Julie Mathison was abandoned as a baby and grew up in a string of foster homes and on the streets, until a kind, loving family finally adopted her when she was eleven. Their faith in her never wavered, something she'd never experienced in her life, so she, in turn, promised to be a "perfect" person they could be proud of. She's made a life for herself as a well-respected school teacher, runs an adult literacy program, and volunteers for many community activities. As she's returning from a brief trip to solicit funds for her adult reading class, she chances to meet a man whom she thinks is a kind stranger. He turns out to be a wanted fugitive. At first fearing for her life, Julie complies with his wishes, but she also bravely does everything she can think of to try to get away from Zack. When she finally has the perfect opportunity to escape, a moment of unexpected vulnerability on Zack's part makes her hesitate. Soon she finds herself ensconced with the handsome actor in a luxury mountaintop cabin in the middle of a snowstorm. As Julie spends time in Zack's company and gets to know him, she slowly comes to believe that he is indeed innocent of the charges against him.
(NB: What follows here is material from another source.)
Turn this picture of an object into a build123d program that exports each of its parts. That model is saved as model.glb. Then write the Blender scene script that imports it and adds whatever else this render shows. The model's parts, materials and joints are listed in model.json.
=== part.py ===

To Zack, Julie is a breath of fresh air. She's kind, sweet, and genuine with the heart of a lion, nothing at all like his former wife or the other starlets he used to date. Romance and passion blossom between the pair, but Zack knows he must soon leave Julie behind in order to flee the country. Even though he's grown to love her in a way he never thought possible, it wouldn't be fair to her to take her with him, when he has nothing to offer but a dangerous life on the run. Instead, Zack sends Julie back to the safety of her hometown, with a good cover story that he hopes will save her reputation, intending to never see her again. But the love between them is stronger than he realized. Being without Julie is torturous, and when he believes she might be pregnant with his child, he risks everything to be with her again, only to be led to believe she betrayed him in the cruelest possible way. If Zack's innocence can ever be proven, will he be able to find it in his heart to forgive Julie, or will they be doomed to live separate lives, feeling like half of their souls are missing?
Judith McNaught's Perfect is the second book in her Second Opportunities series and the second book by her that I've read. The first book of the series, Paradise, was an amazing read for me that now has a place among my all-time favorite romances. I'd heard equally good things about Perfect, and while it was a great read, it ever so slightly missed the bar that Paradise had set. Much like with Paradise, the hero and heroine of Perfect are given extensive backstories that begin when they're both pretty young, but unlike Paradise, their romance doesn't get started until over 100 pages into the story when the hero kidnaps the heroine, taking her hostage after escaping from prison. Not only did it take significantly longer for the romance to get started, but having it start the way it did, put a bit of a damper on the initial emotional connection for me. Even though I never once believed that Zack actually murdered his wife, his actions at first aren't exactly honorable. The more time they spend holed up in their mountain hideaway, the better things get, but eventually, they still must part ways. After that, there were a few parts that moved a bit slowly for me, because I was beyond eager for the real killer to be found and for them to reunite. Also, Julie is extremely trusting of Zack, but when things go badly and her trust is truly put to the test, she comes to believe he really is guilty. At this point, she starts dating an FBI agent who was working on the case. Even though it was clear that she still loved Zack through all of the turmoil, I once again, couldn't help feeling like there was a bit of a damper on that all-important emotional connection. Admittedly the author did bring things full-circle with a touching reunion, and while the subsequent scenes of Zack and Julie's two week courtship were kind of sweet, I couldn't help feeling like things maybe could have been wrapped up a little sooner. Overall, though, despite my few nitpicks, Perfect was an enjoyable read.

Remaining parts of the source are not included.